Sem alongar a duração (são 107 minutos), O Sequestro do Voo 375 alterna as sequências no avião — um cenário por excelência para o perigo claustrofóbico — com as tratativas das autoridades para impedir a concretização do atentado e para deter Nonato. Entre os coadjuvantes, estão os fictícios Sobral Quintanilha, chefe da Casa Civil encarnado por Claudio Jaborandy, e brigadeiro Bastos (Adriano Garib), ministro da Aeronáutica. Os bastidores políticos dão um pouco de molho a uma narrativa que se concentra nas ameaças do sequestrador, nas reviravoltas da trama e nas acrobacias do piloto — uma delas bastante arriscada e até hoje debatida no mundo da aviação (não vou descrevê-la para não tirar o fator surpresa de quem desconhece a história).
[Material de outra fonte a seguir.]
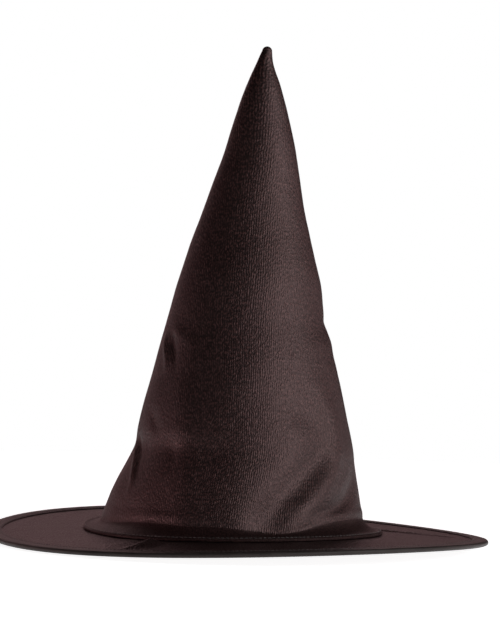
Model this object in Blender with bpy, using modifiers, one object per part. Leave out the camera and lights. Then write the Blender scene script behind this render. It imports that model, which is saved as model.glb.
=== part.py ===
"""Witch hat: a stiffened satin cone sewn to a round, wire-edged brim.

Metres, +Z up.  The origin is the centre of the brim's underside, and -Y is the front.
Every piece is made flat and round first, and then moved to where the worn hat holds it:
the crown leans and flattens as it rises, and it sits a little off the brim's centre.
"""
import math

import bmesh
import bpy
from mathutils import Matrix

# ---- driving dimensions, in metres ------------------------------------------------
BRIM_RADIUS = 0.190
OPENING_RADIUS = 0.096
HAT_HEIGHT = 0.375
CROWN_CENTRE_X = -0.0035
GAP = 0.0003

BINDING_CLOTH = 0.0005
COVER_CLOTH = 0.0004
STIFFENER_BOARD = 0.0014
CROWN_CLOTH = 0.0008
INTERLINING_CLOTH = 0.0006

BINDING_WIDTH = 0.012
COVER_EDGE_RADIUS = 0.1845
WIRE_RING_RADIUS = 0.1865
WIRE_RADIUS = 0.0008
WIRE_END_GAP = 0.0010
JOINER_BORE_RADIUS = 0.00115
JOINER_OUTER_RADIUS = 0.00145
JOINER_LENGTH = 0.014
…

Mas a ação não seria tão envolvente se o drama não contasse com um bom elenco. Jorge Paz empresta desespero e intensidade a Nonato. Roberta Gualda aproveita cada instante como a controladora de tráfego aéreo Luzia. E Danilo Grangheia, que já havia brilhado nas breves participações da cinebiografia de Hebe Camargo, agora tem um filme inteiro para chamar de seu. Ator paulista de 46 anos egresso do teatro, onde também dirigiu espetáculos, ele cativa na pele do comandante Murilo, evitando resvalar para o heroísmo de prateleira — ainda que o diretor Marcus Baldini, após um momento de clímax, invista num clichê do gênero que quebra um interessante desconforto.
Onde O Sequestro do Voo 375 derrapa feio é apenas nos créditos finais. Depois de relatarem o destino dos principais personagens, os letreiros informam que revistas sobre o caso do avião da Vasp foram encontradas nos esconderijos de Osama Bin Laden, sugerindo que a ação de Nonato teria sido uma referência para os ataques terroristas de 2001 a Nova York e Washington. É quase como se o filme considerasse motivo de orgulho nacional a inspiração para a tragédia do 11 de Setembro.